It turns out that Sam has a superbly equipped home workshop plus many interesting things to look at, including sweet vintage AJS and Matchless motorbikes. So for a couple of boxes of bourbon and coke Sam gave me free reign of his machinery, and the milling machine in particular got a fair bit of use, so I ended up with this;


I then spent this afternoon with files and a dremel to get to this state of affairs;





Clearly there is a bit more to do there, but you get the idea...

In other news, I have purchased two new 28" rims from Dave, and have got the Gazelle hubs nickel plated. I (or Dave) just need to figure the correct spoke lengths and I will build those boys up pronto.
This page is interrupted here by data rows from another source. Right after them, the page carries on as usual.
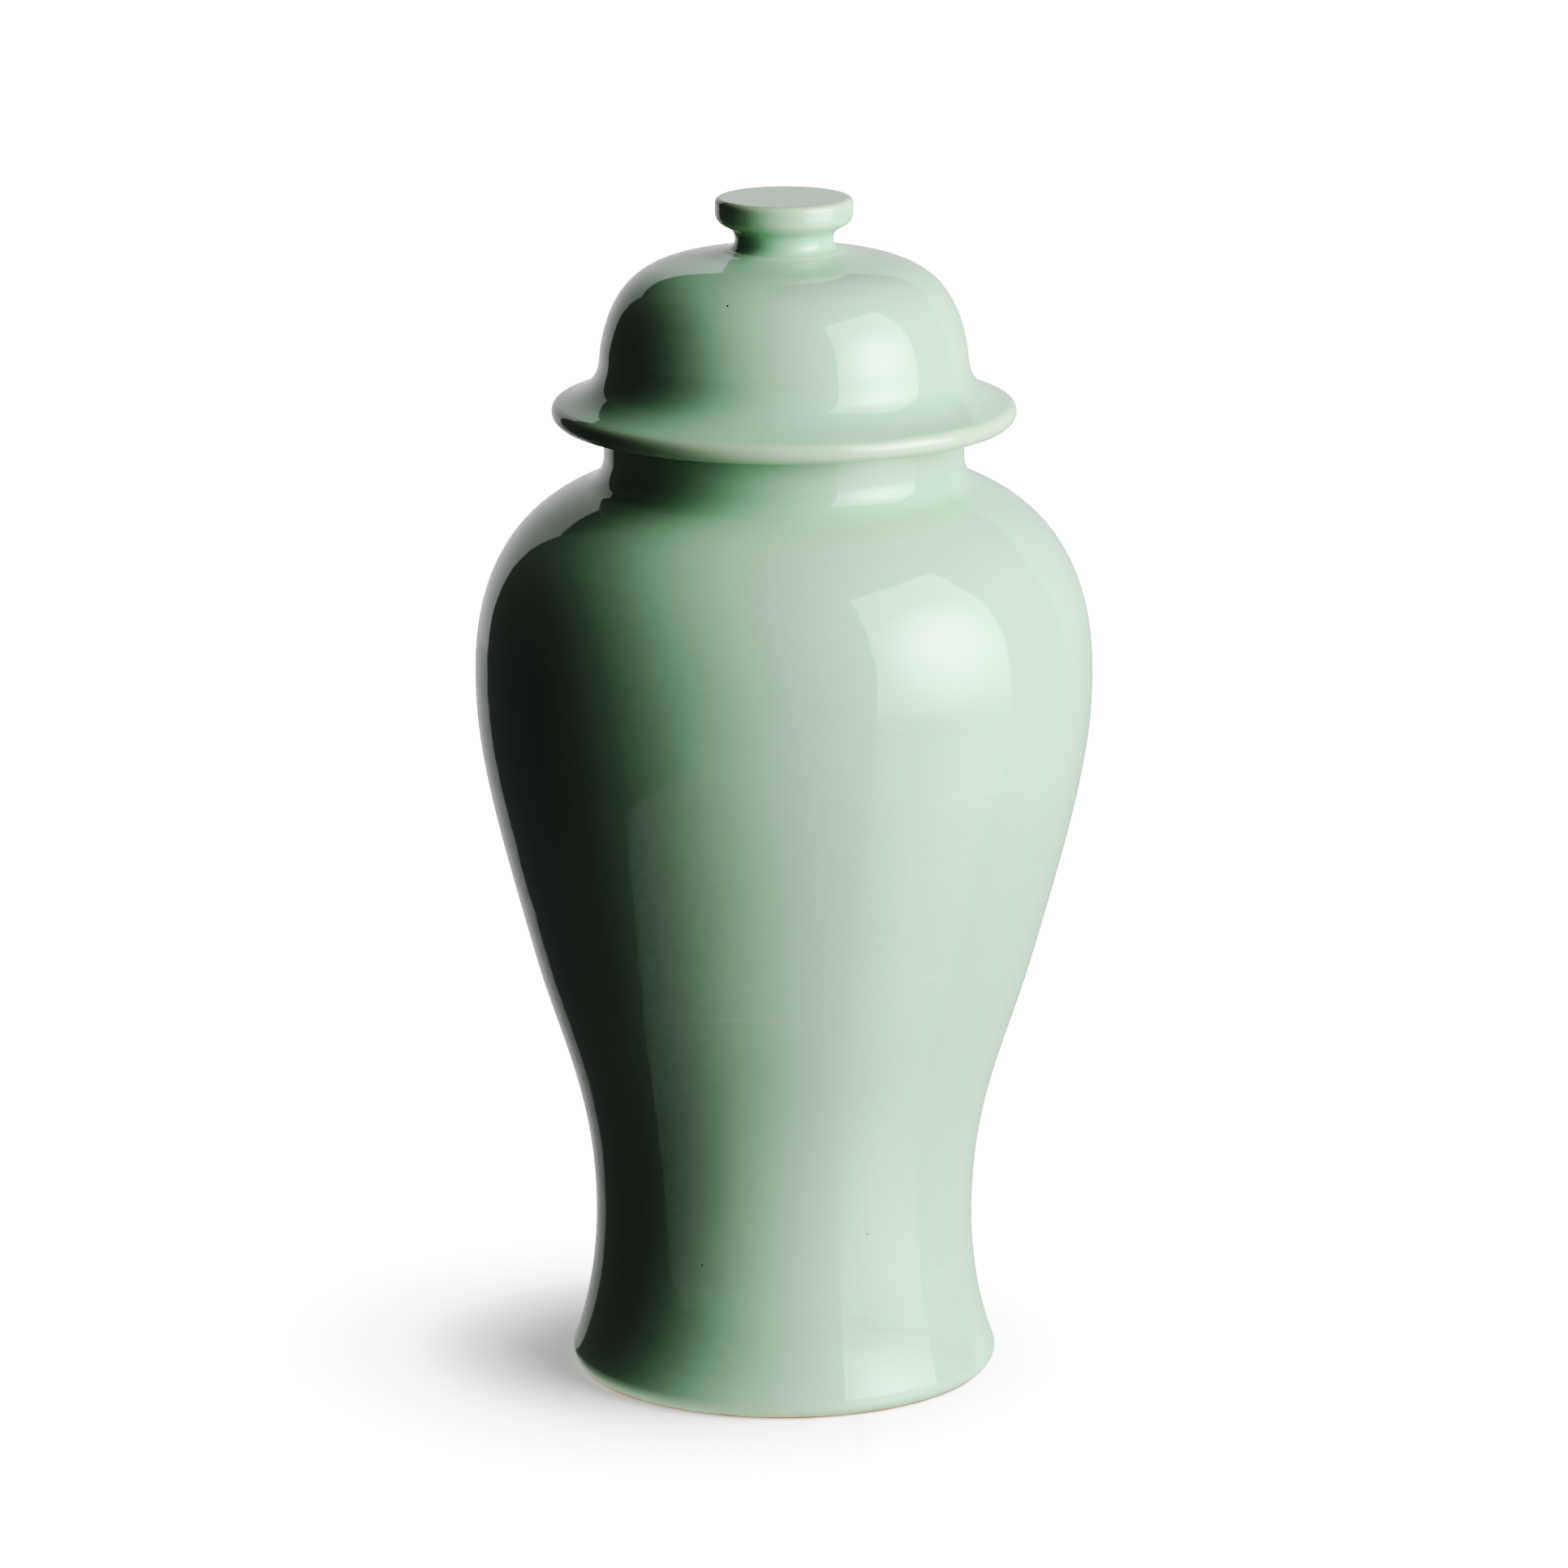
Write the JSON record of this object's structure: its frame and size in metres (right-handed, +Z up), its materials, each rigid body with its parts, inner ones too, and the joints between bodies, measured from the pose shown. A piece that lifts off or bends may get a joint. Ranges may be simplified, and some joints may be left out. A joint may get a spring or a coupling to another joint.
{
  "type": "ginger jar",
  "caption": "Tall lidded jar with a spreading foot, narrow waist, high shoulders and short neck, and a loose domed lid with a wide brim, a button knob and a locating ring.",
  "frame": {"origin": "centre of the foot on the plane the jar stands on", "axes": "+Z up along the jar's axis of turning, from the foot to the knob; X and Y are alike"},
  "size_m": [0.2358, 0.2358, 0.457],
  "materials": {
    "celadon_glaze": "gloss",
    "raw_clay": "matte"
  },
  "bodies": {
    "jar": {"jar_body": "celadon_glaze", "jar_floor": "celadon_glaze"},
    "lid": {"lid_dome": "celadon_glaze", "lid_knob": "celadon_glaze", "lid_locating_ring": "raw_clay"}
  },
  "joints": [
    {"name": "lid_lift", "type": "slide", "parent": "jar", "child": "lid", "axis": [0, 0, 1], "range_m": [0, 0.16]}
  ]
}
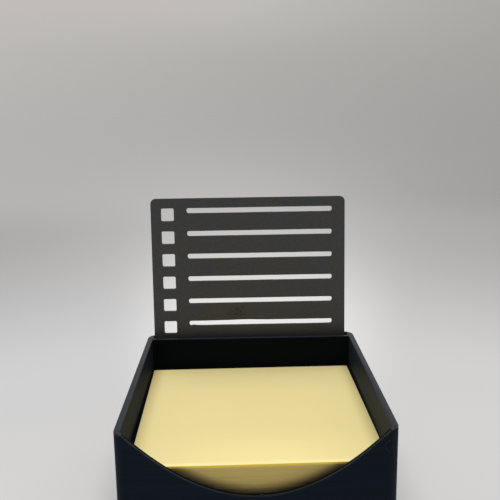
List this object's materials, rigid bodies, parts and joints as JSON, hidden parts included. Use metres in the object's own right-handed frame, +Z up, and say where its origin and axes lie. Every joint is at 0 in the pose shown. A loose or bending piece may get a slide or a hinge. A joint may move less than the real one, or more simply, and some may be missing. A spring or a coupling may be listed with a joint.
{
  "type": "sticky note dispenser",
  "caption": "Open desk tray for square sticky notes, with a scooped front wall and a slot in its rear wall that holds a leaning checklist stencil plate.",
  "frame": {"origin": "centre of the tray's base, on the surface that it stands on", "axes": "+Z up, -Y to the front with the scoop, +Y to the rear with the stencil, +X to the right as seen from the front"},
  "size_m": [0.0818, 0.0911, 0.1001],
  "materials": {
    "tray": "matte printed plastic with fine layer lines",
    "stencil": "matte printed plastic",
    "notes": "uncoated paper"
  },
  "bodies": {
    "root": {"tray": "tray", "stencil": "stencil", "note_pad_bottom": "notes", "note_pad_middle": "notes", "note_pad_top": "notes"}
  },
  "joints": []
}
The Gazelle better be bloody grateful is all I can say.

Thursday 7 June 2012

Mostly the gunblued bike...

Things continue apace at Pogwards Large Emporium of Bicycles, the frame jig is finished enough to hold the main bit of the frame in place, and as such I have mitered the top tube and intend to start the downtube as soon as my shedweek is allowed to begin. This has been hampered by my eldest child's birthday party and the accompanying doting grandparents coming to visit. Even now I shudder at the thought of ever again having to endure in the same room a dozen 9 year old girls screaming the words to some dreadful One Direction song at the top of their lungs. Or for that matter having to constantly explain the workings of my Fathers Samsung Galaxy SII to him, ie the difference between an operating system and an app....He is the only person I know who still remembers all the phone numbers he needs, and this is simply because he cannot learn how to make a speed dial shortcut or use the search function. I am not sure how things have come to this sort of pass but apparently spending several hours machining brass in the garage rather than trying to cope with all this is frowned upon in modern society...
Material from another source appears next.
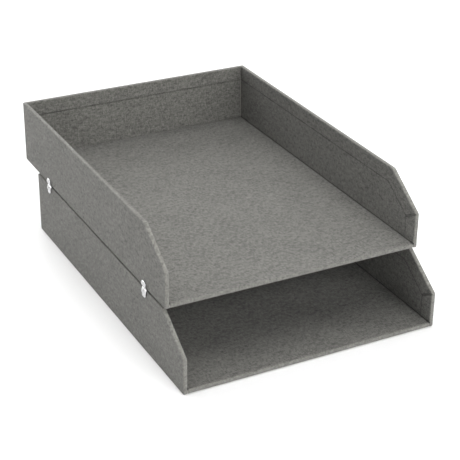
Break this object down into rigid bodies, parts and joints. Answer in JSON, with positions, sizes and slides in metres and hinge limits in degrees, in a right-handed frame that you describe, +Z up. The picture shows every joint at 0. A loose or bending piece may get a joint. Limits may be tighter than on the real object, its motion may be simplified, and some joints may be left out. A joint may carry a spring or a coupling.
{
  "type": "letter tray",
  "caption": "Stacking pair of cloth-covered board letter trays, open at the front with sloped side walls, the upper one set back on folded metal clips.",
  "frame": {"origin": "on the surface the lower tray stands on, under the middle of the whole pair", "axes": "+Z up, -Y towards the open front where paper goes in, +X to the right seen from the front"},
  "size_m": [0.2508, 0.3684, 0.1251],
  "materials": {
    "cloth": "matte",
    "board": "matte",
    "paper": "matte",
    "clip": "satin"
  },
  "bodies": {
    "lower_tray": {"lower_base_board": "board", "lower_left_board": "board", "lower_right_board": "board", "lower_back_board": "board", "lower_left_corner_stay": "paper", "lower_right_corner_stay": "paper", "lower_outer_wrap": "cloth", "lower_floor_lining": "cloth", "lower_left_lining": "cloth", "lower_right_lining": "cloth", "lower_back_lining": "cloth", "lower_underside_sheet": "paper"},
    "clip_left_rear": {"left_rear_clip": "clip"},
    "clip_left_front": {"left_front_clip": "clip"},
    "clip_right_rear": {"right_rear_clip": "clip"},
    "clip_right_front": {"right_front_clip": "clip"},
    "upper_tray": {"upper_base_board": "board", "upper_left_board": "board", "upper_right_board": "board", "upper_back_board": "board", "upper_left_corner_stay": "paper", "upper_right_corner_stay": "paper", "upper_outer_wrap": "cloth", "upper_floor_lining": "cloth", "upper_left_lining": "cloth", "upper_right_lining": "cloth", "upper_back_lining": "cloth", "upper_underside_sheet": "paper"}
  },
  "joints": [
    {"name": "left_rear_clip_pull", "type": "slide", "parent": "lower_tray", "child": "clip_left_rear", "axis": [0, 0, 1], "range_m": [0, 0.02]},
    {"name": "left_front_clip_pull", "type": "slide", "parent": "lower_tray", "child": "clip_left_front", "axis": [0, 0, 1], "range_m": [0, 0.02]},
    {"name": "right_rear_clip_pull", "type": "slide", "parent": "lower_tray", "child": "clip_right_rear", "axis": [0, 0, 1], "range_m": [0, 0.02]},
    {"name": "right_front_clip_pull", "type": "slide", "parent": "lower_tray", "child": "clip_right_front", "axis": [0, 0, 1], "range_m": [0, 0.02]},
    {"name": "upper_tray_lift", "type": "slide", "parent": "clip_left_rear", "child": "upper_tray", "axis": [0, 0, 1], "range_m": [0, 0.05]}
  ],
  "couplings": [
    {"joint": "left_front_clip_pull", "follows": "left_rear_clip_pull", "ratio": 1},
    {"joint": "right_rear_clip_pull", "follows": "left_rear_clip_pull", "ratio": 1},
    {"joint": "right_front_clip_pull", "follows": "left_rear_clip_pull", "ratio": 1}
  ]
}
Framebuilding progress has been hampered by many other bicycle related nonsenses, ie getting the devastatingly handsome Bob to face the bottom bracket shell of the Gazelle for me (the shell being 70mm wide I had faced it back to 68mm with all the precision that can be had from an angle grinder - ie, not much precision). During the visit Bob also started handing out old 28" guards with a feverishness that can only come from the sure knowledge that doing this sort of thing can be bartered for extended shedweek. All this meant that the Gazelle now looks like this;


I am now working on getting the drum braked hubs up and running. Last week I stupidly totted up the probably cost of doing this (spokes, rims, tyres, replating the hubs etc), and I found myself breaking out in a cold sweat and talking in a squeaky voice for a while. After my testes had descended again I reasoned that I could simply sell every other wheelset I had, and when I needed to use a particular bike I could swap the wheels into that. Problem solved.
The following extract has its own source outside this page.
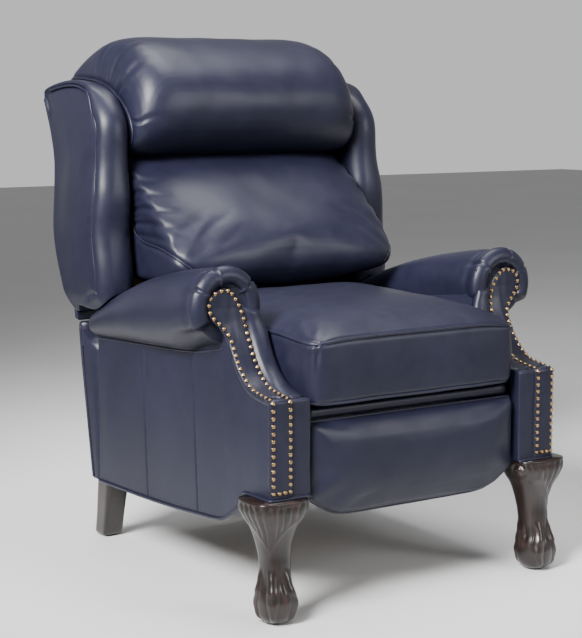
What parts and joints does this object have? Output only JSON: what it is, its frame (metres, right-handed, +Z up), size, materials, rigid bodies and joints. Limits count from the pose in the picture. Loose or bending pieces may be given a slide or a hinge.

In other exciting news, a present arrived in the post for Gunmetal Bike - a NOS Campagnolo crankset in a very desirable (to me) 175mm crank length;


Gunmetal bike started as a pretty rough Tarini Tange 2 frame that I got for $20 off TradeMe, which I decided had to be gunblued. Due to the fact that I was excited by my success in so easily sourcing a pot of bluing compound, I slapped the stuff on without really reading the instructions..... this *kind of* went badly as a result, so I ended up doing it all over again. This means the colour is more chocolaty brown than blue, but I like it a lot.....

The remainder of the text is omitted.